Sunday's article on Jimmy McCain doesn't fall in the same category, but it's timing is curious, to say the least. With Sunday's splash, McCain is now the most famous Lance Corporal in the Marine Corps--a title he clearly loathes. And, it raises concerns for the Corps. Jimmy McCain's fellow Marines joked with him about "patrolling with the Secret Service," if his father wins the fall election.
That's obviously a stretch, but the Corps would have to go to added lengths to protect future deployments by the younger McCain and his unit. It's not unreasonable to suggest that the Marine Corps might impose similar rules to those that accompanied Prince Harry's recent deployment to Afghanistan--a tour that was cut short after the Drudge Report (and other media outlets) broke the media embargo.
Clearly, that's not the way that Lance Corporal McCain wants to serve out his enlistment. He has the same right (he would use the word "obligation") to face the same hazards as other Marines, without regard for his family's history, or his father's bid for the White House.
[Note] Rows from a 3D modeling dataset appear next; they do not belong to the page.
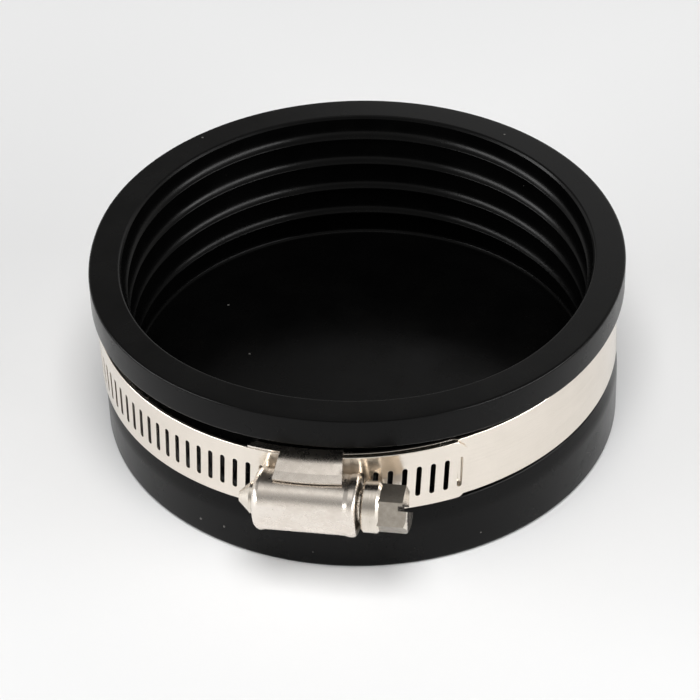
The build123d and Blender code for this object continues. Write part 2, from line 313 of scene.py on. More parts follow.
def apply_modifiers(piece):
    """Replace the piece's mesh with the one its modifiers give."""
    graph = bpy.context.evaluated_depsgraph_get()
    graph.update()
    made = bpy.data.meshes.new_from_object(piece.evaluated_get(graph))
    piece.modifiers.clear()
    piece.data = made


def combine(piece, other, operation):
    """UNION, DIFFERENCE or INTERSECT with another closed piece, which is used up."""
    modifier = piece.modifiers.new("combine", "BOOLEAN")
    modifier.operation = operation
    modifier.solver = "MANIFOLD"
    modifier.object = other
    apply_modifiers(piece)
    bpy.data.objects.remove(other)


def shade(piece):
    """Smooth each face with the neighbours it nearly lies in line with, large faces counting most."""
    mesh = bmesh.new()
    mesh.from_mesh(piece.data)
    mesh.normal_update()
    nearly = math.cos(math.radians(SMOOTH_ANGLE))
    sizes = [face.normal * face.calc_area() for face in mesh.faces]
    normals = []
    for face in mesh.faces:
        for corner in face.loops:
            total = Vector()
            for other in corner.vert.link_faces:
                if other.normal.dot(face.normal) > nearly:
                    total += sizes[other.index] * AREA_SCALE
            normals.append(total.normalized())
    mesh.free()
    piece.data.polygons.foreach_set("use_smooth", [True] * len(piece.data.polygons))
    piece.data.normals_split_custom_set(normals)


def soften(piece, limit="ANGLE"):
    """Round the sharp edges a little, then shade flats as flats."""
    bevel = piece.modifiers.new("edges", "BEVEL")
    bevel.width = PRESS_ROUND
    bevel.segments = EDGE_SEGMENTS
    bevel.limit_method = limit
    bevel.angle_limit = math.radians(SHARP_ANGLE)
    bevel.use_clamp_overlap = True
    apply_modifiers(piece)
    shade(piece)


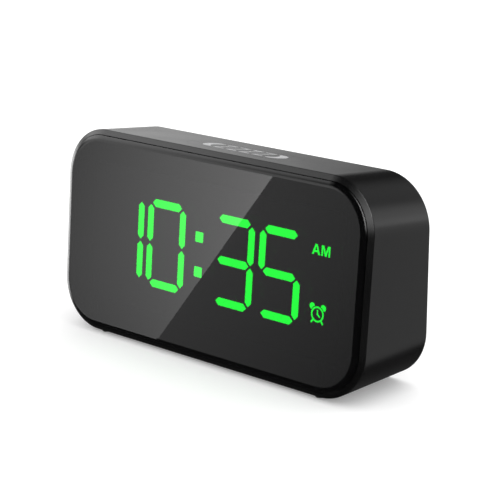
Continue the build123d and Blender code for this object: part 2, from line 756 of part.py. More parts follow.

Like the rest of his family, Jimmy McCain understands that you don't join the military for personal glory or for political expediency. The desire to serve is rooted in a thousand different motivations--love of country, a desire to improve one's self, an opportunity to make your own way in life--concepts clearly beyond the grasp of The New York Times.
We wish Lance Corporal McCain all the best during the rest of his tour. According to the paper, the younger McCain has aspirations of eventually earning his commission and becoming a naval aviator, like his father. We hope he has the opportunity to pursue that dream with the privacy that all service members deserve.
ADDENDUM: While the Times finds it a bit strange that Senator McCain doesn't mention his Marine son on the campaign trail, the paper had no problem with a Democratic politician using his son as a campaign prop. During his successful run for the Senate in 2006, Virginia's Jim Webb made a point of wearing his son's boots on the campaign trail, to emphasize his opposition to the Iraq War. Shortly before taking office, the Senator-elect used his son to score more political points, chastising President Bush when he asked about the younger Webb's tour in Iraq. Apparently, the NYT saw nothing wrong with Webb's behavior, though many in the military shuddered at his feckless--and opportunistic--display.